• [WHAT YOU SHOULD DO] Repeat every line, exactly, from the very first through the one where "shelf_pitch = 320; // [300:5:340]" appears. Add nothing else.
--- DATA SHOWN ---
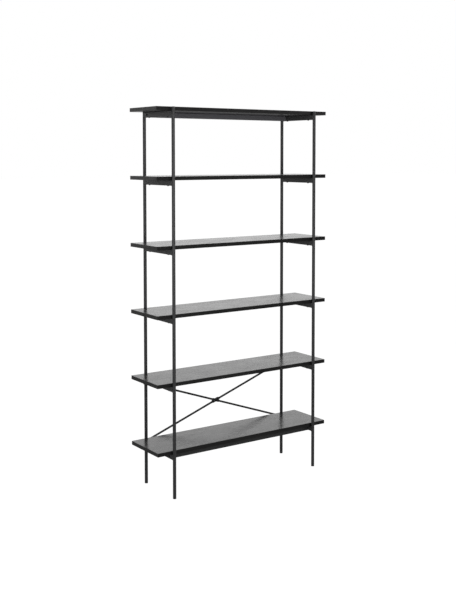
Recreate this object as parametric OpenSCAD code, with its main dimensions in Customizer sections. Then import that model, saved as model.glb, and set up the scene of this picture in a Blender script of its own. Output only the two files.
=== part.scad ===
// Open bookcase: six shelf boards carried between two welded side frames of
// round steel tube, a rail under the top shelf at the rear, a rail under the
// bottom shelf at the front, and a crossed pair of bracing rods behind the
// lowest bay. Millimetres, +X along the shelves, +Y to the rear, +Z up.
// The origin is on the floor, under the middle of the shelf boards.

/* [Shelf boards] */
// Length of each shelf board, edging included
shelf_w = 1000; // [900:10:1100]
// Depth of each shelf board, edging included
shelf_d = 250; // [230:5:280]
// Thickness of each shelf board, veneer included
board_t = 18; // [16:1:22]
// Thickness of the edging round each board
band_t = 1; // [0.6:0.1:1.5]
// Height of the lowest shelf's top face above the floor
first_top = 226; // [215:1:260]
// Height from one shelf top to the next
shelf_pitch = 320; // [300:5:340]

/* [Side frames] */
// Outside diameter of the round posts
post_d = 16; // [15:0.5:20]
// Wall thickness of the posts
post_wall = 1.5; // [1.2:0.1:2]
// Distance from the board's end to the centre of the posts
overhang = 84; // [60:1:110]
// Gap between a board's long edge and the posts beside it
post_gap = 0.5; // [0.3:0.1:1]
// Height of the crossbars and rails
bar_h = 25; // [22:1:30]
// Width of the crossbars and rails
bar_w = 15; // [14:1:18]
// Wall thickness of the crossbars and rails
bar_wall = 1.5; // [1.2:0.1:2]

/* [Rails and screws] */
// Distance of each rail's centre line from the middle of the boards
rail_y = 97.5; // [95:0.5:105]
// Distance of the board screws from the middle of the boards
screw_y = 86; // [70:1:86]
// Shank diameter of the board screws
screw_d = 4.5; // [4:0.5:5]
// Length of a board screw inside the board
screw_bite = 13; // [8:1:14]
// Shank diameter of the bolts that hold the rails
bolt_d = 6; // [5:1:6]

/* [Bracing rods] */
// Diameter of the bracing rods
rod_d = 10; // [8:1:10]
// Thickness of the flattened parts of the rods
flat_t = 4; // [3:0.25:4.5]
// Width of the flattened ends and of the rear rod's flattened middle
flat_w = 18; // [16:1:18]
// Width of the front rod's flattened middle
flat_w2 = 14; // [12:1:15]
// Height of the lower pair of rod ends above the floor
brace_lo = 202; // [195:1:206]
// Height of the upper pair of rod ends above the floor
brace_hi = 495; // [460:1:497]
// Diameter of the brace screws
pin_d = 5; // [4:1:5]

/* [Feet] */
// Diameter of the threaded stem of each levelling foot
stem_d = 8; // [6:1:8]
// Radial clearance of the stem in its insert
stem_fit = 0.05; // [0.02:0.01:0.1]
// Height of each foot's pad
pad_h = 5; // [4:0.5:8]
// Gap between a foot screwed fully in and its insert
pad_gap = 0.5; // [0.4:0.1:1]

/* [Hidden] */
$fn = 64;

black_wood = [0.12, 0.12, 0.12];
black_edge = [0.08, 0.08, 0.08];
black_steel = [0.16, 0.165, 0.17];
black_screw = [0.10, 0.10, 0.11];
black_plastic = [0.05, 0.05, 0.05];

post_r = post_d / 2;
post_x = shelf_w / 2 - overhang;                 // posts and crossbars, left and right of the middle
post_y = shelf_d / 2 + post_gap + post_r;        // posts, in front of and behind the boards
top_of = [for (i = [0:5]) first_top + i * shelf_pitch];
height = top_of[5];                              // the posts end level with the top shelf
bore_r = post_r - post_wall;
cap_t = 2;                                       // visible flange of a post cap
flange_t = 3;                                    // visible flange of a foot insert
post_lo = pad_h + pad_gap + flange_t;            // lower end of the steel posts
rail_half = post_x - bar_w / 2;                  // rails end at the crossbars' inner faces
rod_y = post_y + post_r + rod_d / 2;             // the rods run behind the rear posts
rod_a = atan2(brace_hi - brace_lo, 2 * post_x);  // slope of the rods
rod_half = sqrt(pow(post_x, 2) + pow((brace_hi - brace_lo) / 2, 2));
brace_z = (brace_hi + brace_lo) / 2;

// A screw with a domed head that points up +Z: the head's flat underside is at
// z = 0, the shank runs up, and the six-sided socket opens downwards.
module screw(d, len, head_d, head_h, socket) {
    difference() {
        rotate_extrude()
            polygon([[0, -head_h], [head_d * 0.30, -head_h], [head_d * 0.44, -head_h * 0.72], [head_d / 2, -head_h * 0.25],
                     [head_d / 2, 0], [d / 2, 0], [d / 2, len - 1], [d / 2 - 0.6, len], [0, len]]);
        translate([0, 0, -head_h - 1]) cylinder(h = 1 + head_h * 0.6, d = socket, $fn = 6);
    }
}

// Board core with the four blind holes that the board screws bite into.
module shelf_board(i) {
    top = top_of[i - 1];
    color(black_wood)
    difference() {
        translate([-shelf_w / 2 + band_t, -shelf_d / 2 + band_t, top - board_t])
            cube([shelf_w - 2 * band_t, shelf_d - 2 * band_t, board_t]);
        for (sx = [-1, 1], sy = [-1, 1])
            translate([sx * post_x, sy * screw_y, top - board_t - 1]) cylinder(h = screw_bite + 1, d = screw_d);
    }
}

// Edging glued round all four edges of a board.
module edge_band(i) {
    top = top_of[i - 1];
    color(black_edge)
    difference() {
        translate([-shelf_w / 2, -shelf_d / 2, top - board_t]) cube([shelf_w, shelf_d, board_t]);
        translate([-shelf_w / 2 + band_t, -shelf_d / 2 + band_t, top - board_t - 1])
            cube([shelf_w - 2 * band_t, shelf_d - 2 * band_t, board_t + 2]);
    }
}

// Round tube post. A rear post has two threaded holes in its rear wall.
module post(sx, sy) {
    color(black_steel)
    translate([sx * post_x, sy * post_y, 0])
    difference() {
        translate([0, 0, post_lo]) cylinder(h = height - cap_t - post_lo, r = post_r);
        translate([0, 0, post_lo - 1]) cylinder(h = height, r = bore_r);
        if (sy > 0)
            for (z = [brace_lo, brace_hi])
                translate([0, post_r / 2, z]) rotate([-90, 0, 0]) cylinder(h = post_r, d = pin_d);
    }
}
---
• [RESULT]
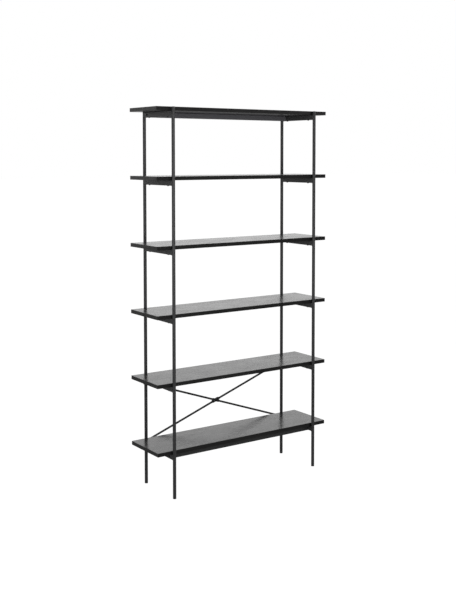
Recreate this object as parametric OpenSCAD code, with its main dimensions in Customizer sections. Then import that model, saved as model.glb, and set up the scene of this picture in a Blender script of its own. Output only the two files.
=== part.scad ===
// Open bookcase: six shelf boards carried between two welded side frames of
// round steel tube, a rail under the top shelf at the rear, a rail under the
// bottom shelf at the front, and a crossed pair of bracing rods behind the
// lowest bay. Millimetres, +X along the shelves, +Y to the rear, +Z up.
// The origin is on the floor, under the middle of the shelf boards.

/* [Shelf boards] */
// Length of each shelf board, edging included
shelf_w = 1000; // [900:10:1100]
// Depth of each shelf board, edging included
shelf_d = 250; // [230:5:280]
// Thickness of each shelf board, veneer included
board_t = 18; // [16:1:22]
// Thickness of the edging round each board
band_t = 1; // [0.6:0.1:1.5]
// Height of the lowest shelf's top face above the floor
first_top = 226; // [215:1:260]
// Height from one shelf top to the next
shelf_pitch = 320; // [300:5:340]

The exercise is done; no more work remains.